* start *

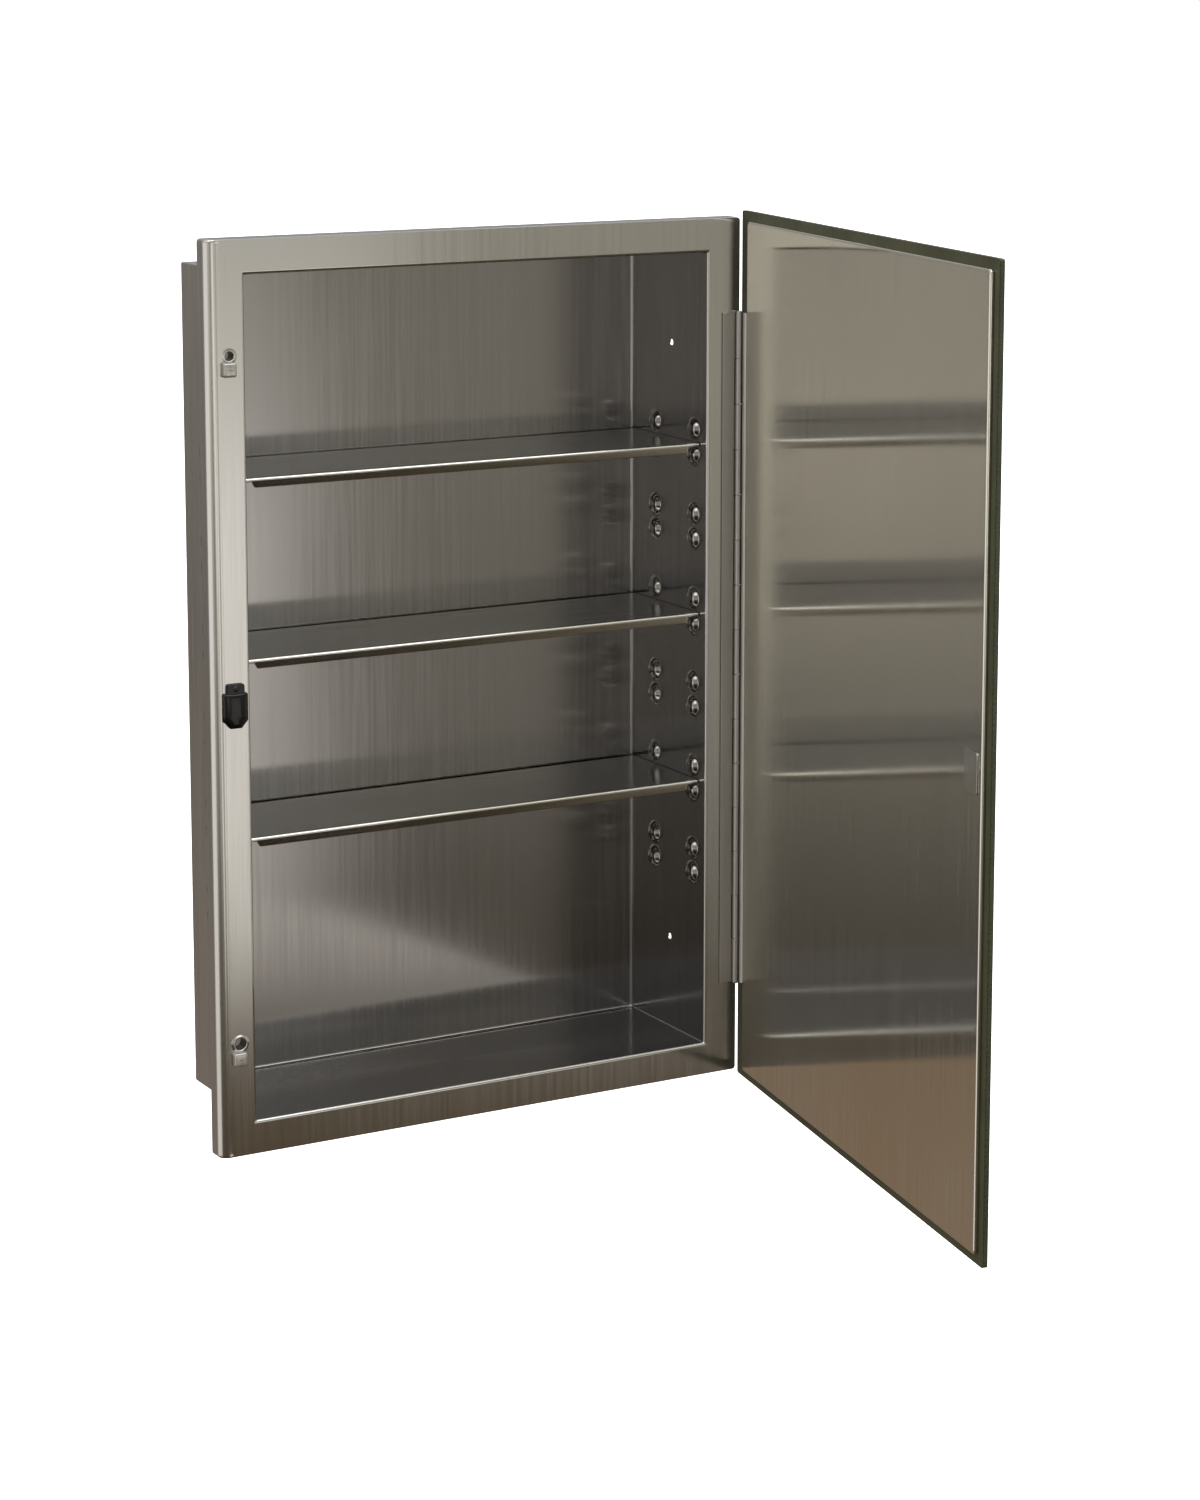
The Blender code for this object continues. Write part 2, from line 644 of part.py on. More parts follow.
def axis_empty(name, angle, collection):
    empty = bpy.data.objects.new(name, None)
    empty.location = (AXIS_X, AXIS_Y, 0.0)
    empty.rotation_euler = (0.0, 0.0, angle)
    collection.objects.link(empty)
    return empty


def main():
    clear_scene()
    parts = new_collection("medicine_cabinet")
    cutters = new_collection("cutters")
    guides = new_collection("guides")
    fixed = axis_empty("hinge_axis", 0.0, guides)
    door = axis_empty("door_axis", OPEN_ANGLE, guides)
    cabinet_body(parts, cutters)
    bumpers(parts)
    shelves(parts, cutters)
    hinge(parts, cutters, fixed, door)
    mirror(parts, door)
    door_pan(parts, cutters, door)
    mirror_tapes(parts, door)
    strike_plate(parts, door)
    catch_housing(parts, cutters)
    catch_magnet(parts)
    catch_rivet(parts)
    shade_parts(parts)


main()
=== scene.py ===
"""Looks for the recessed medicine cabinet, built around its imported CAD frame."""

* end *

■ Given exercise
Copy out all of the lines above exactly.

■ Response to this task
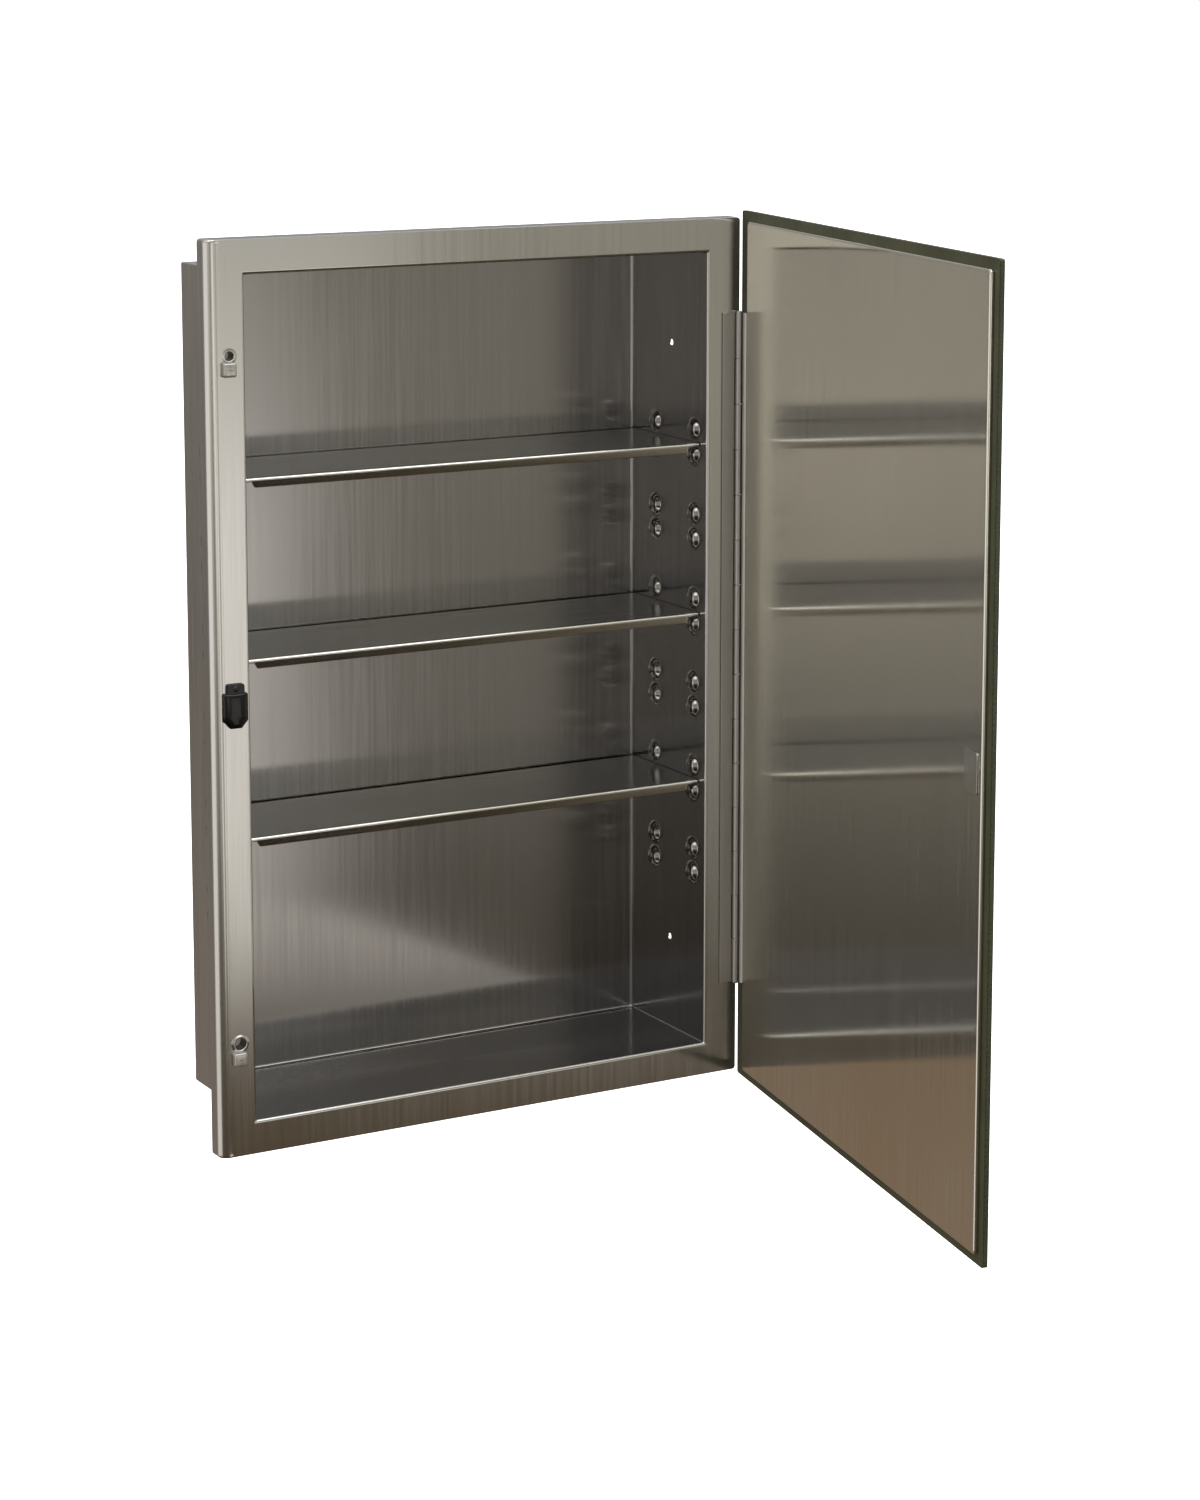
The Blender code for this object continues. Write part 2, from line 644 of part.py on. More parts follow.
def axis_empty(name, angle, collection):
    empty = bpy.data.objects.new(name, None)
    empty.location = (AXIS_X, AXIS_Y, 0.0)
    empty.rotation_euler = (0.0, 0.0, angle)
    collection.objects.link(empty)
    return empty


def main():
    clear_scene()
    parts = new_collection("medicine_cabinet")
    cutters = new_collection("cutters")
    guides = new_collection("guides")
    fixed = axis_empty("hinge_axis", 0.0, guides)
    door = axis_empty("door_axis", OPEN_ANGLE, guides)
    cabinet_body(parts, cutters)
    bumpers(parts)
    shelves(parts, cutters)
    hinge(parts, cutters, fixed, door)
    mirror(parts, door)
    door_pan(parts, cutters, door)
    mirror_tapes(parts, door)
    strike_plate(parts, door)
    catch_housing(parts, cutters)
    catch_magnet(parts)
    catch_rivet(parts)
    shade_parts(parts)


main()
=== scene.py ===
"""Looks for the recessed medicine cabinet, built around its imported CAD frame."""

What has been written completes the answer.